Mitte der 1950er Jahre war Lehmann endlich in der deutschen Literaturszene angekommen und anerkannt. Doch da sich die Ästhetik und die Ziele der Literatur just da wandelten, war der Höhepunkt seines Schaffens gleichzeitig das Tor zum Vergessen. Es begann eine Zeit, in der Schriftsteller seinesgleichen nicht mehr en vogue waren. Die Naturlyrik, das Magische, war nicht mehr gefragt. Kindlers Literaturlexikon von 1974 erwähnt nur einige wenige Werke Lehmanns, Weidermanns Nachkriegsliteraturgeschichte, zu Beginn des neuen Jahrtausends verfasst, nimmt Lehmann gar nicht mehr wahr. Für die literarische Entwicklung der (neuen) Bundesrepublik spielte er keine nachhaltige Rolle. Sie wurde beherrscht von der Gruppe 47 mit einem stärker am Realismus, an der Auseinandersetzung mit Geschichte und Gegenwart orientierten Texten. Kritik war gefragt, nicht mehr die Naturdichtung. Lehmann stirbt im hoch politisierten Jahr 1968 in Eckernförde.
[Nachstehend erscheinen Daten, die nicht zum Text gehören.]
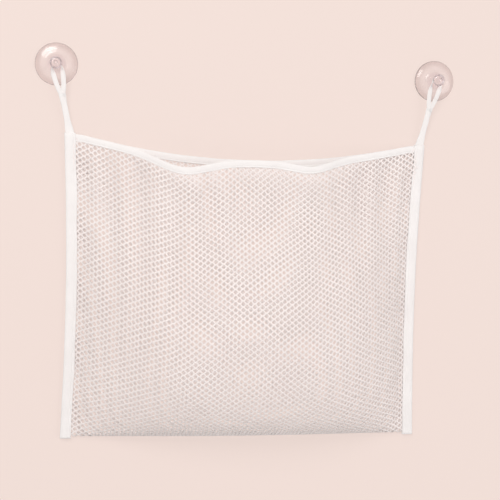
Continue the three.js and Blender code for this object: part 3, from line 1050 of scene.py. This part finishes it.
def ply_route(strap, seat, face):
    """(middle, direction across, width) along one ply: up the stem, and up a leg to the neck."""
    fork = strap.neck + strap.down * FORK_DROP
    ply = RIBBON_THICKNESS / 2 + PLY_GAP
    low_end = strap.foot + strap.down * FOOT_SEATED
    route = []
    for i in range(STEM_STEPS):
        share = i / STEM_STEPS
        apart = FORK_SPREAD * smooth(share, *STEM_PARTS_SHARES) * face
        spot = low_end.lerp(fork, share) + strap.out * face * ply + strap.across * apart
        route.append((spot, strap.across * face, stem_width(share)))
    start = (FORK_SPREAD, FORK_DROP)
    for aside, drop in (start, *bezier(start, *LEG_HOLDS, (seat, 0), LEG_STEPS)[:-1].tolist()):
        near = 1 - drop / FORK_DROP
        turn = (1 - smooth(drop, *LEG_TWISTS)) * math.pi / 2
        spot = strap.neck + strap.down * drop + strap.across * face * aside
        spot += strap.out * face * ply * (1 - smooth(near, *LEG_CROSSES_SHARES))
        wide = strap.across * face * math.cos(turn) + OUTWARD * math.sin(turn)
        route.append((spot, wide, LEG_WIDTH))
    return route


def ribbon_route(side):
    """The whole ribbon's route, from the corner round the neck and back."""
    strap = strap_frame(side)
    seat = NECK_RADIUS + RIBBON_CLEARANCE + RIBBON_THICKNESS / 2
    flat_down = Vector((strap.down.x, 0, strap.down.z)).normalized()
    flat_across = Vector((strap.across.x, 0, strap.across.z)).normalized()
    over = []
    for i in range(NECK_STEPS + 1):
        angle = math.pi * i / NECK_STEPS
        ray = flat_across * math.cos(angle) - flat_down * math.sin(angle)
        over.append((strap.neck + ray * seat, OUTWARD, LEG_WIDTH))
    return ply_route(strap, seat, 1) + over + ply_route(strap, seat, -1)[::-1]


def rounded(value, power):
    return math.copysign(abs(value) ** power, value)


def ribbon(name, route):
    """A flat tape with rounded edges along a route."""
    middles = [spot for spot, wide, width in route]
    rings = []
    for i, (spot, wide, width) in enumerate(route):
        along = (middles[min(i + 1, len(route) - 1)] - middles[max(i - 1, 0)]).normalized()
        wide = (wide - along * wide.dot(along)).normalized()
        thin = along.cross(wide)
        ring = []
        for k in range(RIBBON_OUTLINE_POINTS):
            angle = 2 * math.pi * k / RIBBON_OUTLINE_POINTS
            edge = rounded(math.cos(angle), RIBBON_EDGE_POWER)
            face = rounded(math.sin(angle), RIBBON_FACE_POWER)
            ring.append(spot + wide * edge * width / 2 + thin * face * RIBBON_THICKNESS / 2)
        rings.append(ring)
    return loft(name, rings, strap_white, running_lengths(middles), ring_widths(rings))


TACK_HEIGHT = 0.0028
TACK_STANDS = 0.0001
TACK_TURNS = 14
TACK_THREAD = {"Pitch": 0.0011, "Length Share": 1.05, "Thread": 0.00034}


def tack_line(side, face):
    """A bar tack's zigzag across the stem, just below the fork."""
    strap = strap_frame(side)
    start = strap.neck + strap.down * (FORK_DROP + TACK_HEIGHT)
    lift = strap.out * face * (RIBBON_THICKNESS + TACK_STANDS)
    line = []
    for i in range(TACK_TURNS + 1):
        x = (i / TACK_TURNS - 0.5) * STEM_WIDTH
        z = TACK_HEIGHT * (0.5 if i % 2 else -0.5)
        line.append(start + strap.across * x + strap.down * z + lift)
    return line


straps = {}
tacks = {}
for name, side in SIDES.items():
    straps[name] = ribbon(f"{name}_strap_ribbon", ribbon_route(side))
    tacks[name] = sketch(f"{name}_strap_tack", [tack_line(side, face) for face in (-1, 1)])
    grow(tacks[name], stitches_on_lines, {**TACK_THREAD, "Material": thread_white})


# Suction cups: each is one moulding, turned about the line through its knob
CUP_SHOULDER_RADIUS = 0.008
CUP_SHOULDER_DEPTH = 0.008
CUP_DOME_RADIUS = 0.015
CUP_DOME_DEPTH = 0.0044
CUP_HOLLOW_DEPTH = 0.003
CUP_SEAL_WIDTH = 0.002
CUP_RIM_THICKNESS = 0.001
KNOB_RADIUS = 0.0065
KNOB_BACK_DEPTH = 0.0154
KNOB_EDGE = 0.0016
KNOB_FACE_SHARE = 0.75
DIMPLE_RADIUS = 0.002
DIMPLE_DEPTH = 0.001
DIMPLE_FLAT_SHARE = 0.7
DIMPLE_LIP_DEPTH = 0.0002
DIMPLE_LIP_SHARES = (1.15, 1.4)
NECK_FILLET = 0.0006
CUP_TURNS = 96


def curve(points, *ends, steps):
    """Adds one curve to an outline of (radius, depth). ends are its one or two holds, and its
    end. One hold gives the same arc as the two that lie two thirds of the way to it."""
    start, *holds, end = (np.array(p, float) for p in (points[-1], *ends))
    if len(holds) == 1:
        holds = [start + (holds[0] - start) * 2 / 3, end + (holds[0] - end) * 2 / 3]
    points.extend(tuple(p) for p in bezier(start, *holds, end, steps))


def cup_outline():
    """From the knob's dimple over the knob, the neck and the dome, and round to the hollow."""
    face = CUP_STANDS
    bottom = face - DIMPLE_DEPTH
    lip = face - DIMPLE_LIP_DEPTH
    knob = KNOB_RADIUS
    back = KNOB_BACK_DEPTH
    edge = back + KNOB_EDGE
    neck_edge = NECK_RADIUS + NECK_FILLET
    shoulder = CUP_SHOULDER_DEPTH
    shoulder_end = CUP_SHOULDER_RADIUS + NECK_FILLET
    dome_hold = CUP_DOME_RADIUS - CUP_SHOULDER_RADIUS / 2
    rim = CUP_RADIUS
    seal = rim - CUP_SEAL_WIDTH
    lip_hold, lip_end = (DIMPLE_RADIUS * share for share in DIMPLE_LIP_SHARES)
    points = [(0, bottom)]
    curve(points, (DIMPLE_RADIUS * DIMPLE_FLAT_SHARE, bottom), (DIMPLE_RADIUS, lip), steps=6)
    curve(points, (lip_hold, face), (lip_end, face), steps=3)
    curve(points, (knob * KNOB_FACE_SHARE, face), (knob, edge + KNOB_EDGE), (knob, edge), steps=10)
    curve(points, (knob, back), (knob - KNOB_EDGE / 2, back), steps=5)
    points.append((neck_edge, back))
    curve(points, (NECK_RADIUS, back), (NECK_RADIUS, back - NECK_FILLET), steps=4)
    points.append((NECK_RADIUS, shoulder + NECK_FILLET))
    curve(points, (NECK_RADIUS, shoulder), (neck_edge, shoulder), steps=4)
    points.append((CUP_SHOULDER_RADIUS - NECK_FILLET, shoulder))
    curve(points, (CUP_SHOULDER_RADIUS, shoulder), (shoulder_end, shoulder - NECK_FILLET), steps=5)
    curve(points, (dome_hold, CUP_DOME_DEPTH), (CUP_DOME_RADIUS, CUP_DOME_DEPTH), steps=8)
    curve(points, (seal, CUP_DOME_DEPTH - CUP_RIM_THICKNESS), (rim, CUP_RIM_THICKNESS), steps=12)
    points.extend([(rim, 0.0), (seal, 0.0)])
    curve(points, (rim / 2, CUP_HOLLOW_DEPTH), (0, CUP_HOLLOW_DEPTH), steps=14)
    return points


def cup(name, side):
    body = bmesh.new()
    rings = []
    for radius, depth in cup_outline():
        turns = CUP_TURNS if radius > 0 else 1
        ring = []
        for k in range(turns):
            angle = 2 * math.pi * k / CUP_TURNS
            x = side * CUP_ACROSS + radius * math.cos(angle)
            ring.append(body.verts.new((x, -depth, radius * math.sin(angle))))
        rings.append(ring)
    for inner, outer in zip(rings, rings[1:]):
        for k in range(CUP_TURNS):
            after = (k + 1) % CUP_TURNS
            turned = ((inner, k), (outer, k), (outer, after), (inner, after))
            corners = [ring[i % len(ring)] for ring, i in turned]
            body.faces.new(list(dict.fromkeys(corners)))
    mesh = bpy.data.meshes.new(name)
    finish_mesh(body, mesh, clear_vinyl)
    return put(name, mesh)


cups = {name: cup(f"{name}_cup_moulding", side) for name, side in SIDES.items()}

# What the pieces ride on, and which parts of the model they stand for
for piece, node_name in ((back_netting, "back_net"), (front_netting, "front_net")):
    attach(piece, "bag")
    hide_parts(node_name)
for name, piece in tapes.items():
    kind = "side" if name in side_points else "rim"
    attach(piece, "bag")
    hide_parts(f"{name}_{kind}_binding")
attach(seam_stitches, "bag")
for name, side in SIDES.items():
    strap = strap_frame(side)
    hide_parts(f"{name}_hanging_strap")
    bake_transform(straps[name])
    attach(tacks[name], f"{name}_strap")
    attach(cups[name], "wall_cups")
    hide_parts(f"{name}_suction_cup")

front_length = float(front_profile(0)[0][-1]) + RIM_TAPE_WIDTH


# The plain pale wall and floor, the light and the camera
STAGE_GLOW = 0.68
STAGE_HALF = 3
WALL_GAP = 0.0004
WALL_COLOUR = (0.868, 0.73, 0.678, 1)
FLOOR_DROP = 0.11
FLOOR_LEVEL = FOLD - FLOOR_DROP
FLOOR_COLOUR = (0.84, 0.78, 0.74, 1)
SKY_LIGHT = (1.0, 0.985, 0.97, 1)
SKY_STRENGTH = 0.64
SKY_SEEN = (0.86, 0.80, 0.76, 1)


def seen_rays(tree):
    """1 for the camera's rays, and for those that a shiny or a clear surface sends on."""
    path = node(tree, "ShaderNodeLightPath").outputs
    seen = math_node(tree, "MAXIMUM", path["Is Camera Ray"], path["Is Glossy Ray"])
    return math_node(tree, "MAXIMUM", seen, path["Is Transmission Ray"])


def stage_finish(name, colour):
    """A matt colour that only the camera, reflections and clear pieces see, and only from its
    front, so that the object is lit from all round and shows from behind as well."""
    made, tree, surface = material(name)
    dial(
        surface,
        Base_Color=tuple(c * (1 - STAGE_GLOW) for c in colour[:3]) + (1,),
        Emission_Color=colour,
        Emission_Strength=STAGE_GLOW,
        Roughness=0.9,
        Specular_IOR_Level=0.1,
    )
    behind = node(tree, "ShaderNodeNewGeometry").outputs["Backfacing"]
    shown = math_node(tree, "MULTIPLY", seen_rays(tree), math_node(tree, "SUBTRACT", 1, behind))
    mix_shaders(tree, shown, node(tree, "ShaderNodeBsdfTransparent"), surface, "Material Output")
    return made


def board(name, edges, finish):
    """A flat board as wide as the stage, between two edges that are given as (y, z)."""
    mesh = bpy.data.meshes.new(name)
    near, far = edges
    corners = [(-STAGE_HALF, *near), (STAGE_HALF, *near), (STAGE_HALF, *far), (-STAGE_HALF, *far)]
    mesh.from_pydata(corners, [], [(0, 1, 2, 3)])
    mesh.materials.append(finish)
    put(name, mesh)


wall_edges = ((WALL_GAP, FLOOR_LEVEL), (WALL_GAP, STAGE_HALF))
floor_edges = ((-2 * STAGE_HALF, FLOOR_LEVEL), (STAGE_HALF, FLOOR_LEVEL))
board("wall", wall_edges, stage_finish("pale_wall", WALL_COLOUR))
board("floor", floor_edges, stage_finish("pale_floor", FLOOR_COLOUR))

world = bpy.data.worlds.new("studio")
bpy.context.scene.world = world
world.use_nodes = True
sky = world.node_tree
light = dial(sky.nodes["Background"], Color=SKY_LIGHT, Strength=SKY_STRENGTH)
shown = dial(node(sky, "ShaderNodeBackground"), Color=SKY_SEEN, Strength=1)
mix_shaders(sky, seen_rays(sky), light, shown, "World Output")

VIEW_DEPTH = 0.03
VIEW_RISE = 0.045
VIEW_MIDDLE = Vector((0, -VIEW_DEPTH, (CORNER + FOLD) / 2 + VIEW_RISE))


def lamp(name, spot, size, watts, colour):
    """A round soft lamp that faces the bag. Clear pieces don't show it through themselves."""
    data = bpy.data.lights.new(name, "AREA")
    data.shape = "DISK"
    data.size = size
    data.energy = watts
    data.color = colour
    made = bpy.data.objects.new(name, data)
    bpy.context.scene.collection.objects.link(made)
    made.location = spot
    made.rotation_euler = (VIEW_MIDDLE - Vector(spot)).to_track_quat("-Z", "Y").to_euler()
    made.visible_transmission = False


lamp("key", spot=(-0.8, -1.7, 1.0), size=1.1, watts=21, colour=(1, 0.98, 0.96))
lamp("fill", spot=(1.4, -1.5, -0.5), size=1.5, watts=9, colour=(0.985, 0.985, 1))
lamp("back", spot=(0.7, 1.8, 0.9), size=2.8, watts=18, colour=(1, 0.985, 0.97))

CAMERA_AZIMUTH = math.radians(-9)
CAMERA_ELEVATION = math.radians(4.5)
CAMERA_ROLL = math.radians(1.7)
CAMERA_DISTANCE = 1.05
CAMERA_LENS = 70
camera_data = bpy.data.cameras.new("camera")
camera_data.lens = CAMERA_LENS
camera = bpy.data.objects.new("camera", camera_data)
bpy.context.scene.collection.objects.link(camera)
toward = Vector(
    (
        math.sin(CAMERA_AZIMUTH) * math.cos(CAMERA_ELEVATION),
        -math.cos(CAMERA_AZIMUTH) * math.cos(CAMERA_ELEVATION),
        math.sin(CAMERA_ELEVATION),
    )
)
camera.location = VIEW_MIDDLE + toward * CAMERA_DISTANCE
level = (-toward).to_track_quat("-Z", "Y")
camera.rotation_euler = (level @ Quaternion((0, 0, 1), CAMERA_ROLL)).to_euler()
bpy.context.scene.camera = camera
bpy.context.scene.view_settings.view_transform = "Standard"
Biographie und Rezeption seines Werkes sind exemplarische Kulturgeschichte Deutschlands im 20. Jahrhundert. Stephan Wackwitz, Rezensent der FAZ, schrieb am 19. Juli 2017 in ebendieser Zeitung resümierend zur Neuauflage des Bukolischen Tagebuchs auch den 1920er Jahren, dies sei „ein Bericht aus schlimm bewegten Jahren, der eindringlich beweist, dass ‚das Leise stärker als das Laute, das Zarte als das Grobe, das Weiche als das Harte ist‘“. Und ja, ohne Lehmanns Bedeutung provinzialisieren zu wollen, sein Werk ist auch ein Beitrag zur Geschichte der Naturlyrik. „Ein heißer Sommer läßt die Bäume früh rosten, ein feuchter hält sie bis in den Herbst grün. Der nächste Weg kann nach Immensee führen, der nächste Dampfer zur Fahrt über die Siebenseen locken, und eine Ostseestadt steigt verzaubert aus dem Wassernebel. Mit seiner heidnischen Schönheit wurde dieses Land die Mutter meiner Dichtung.“ Die Verbundenheit mit der Landschaft Schleswig-Holsteins prägte Lehmanns Biografie sogar in der Selbstbeschreibung und so kann man wohl mit Fug und Recht behaupten, er sei ein Dichter im Land geblieben. Nicht mehr – aber auch nicht weniger.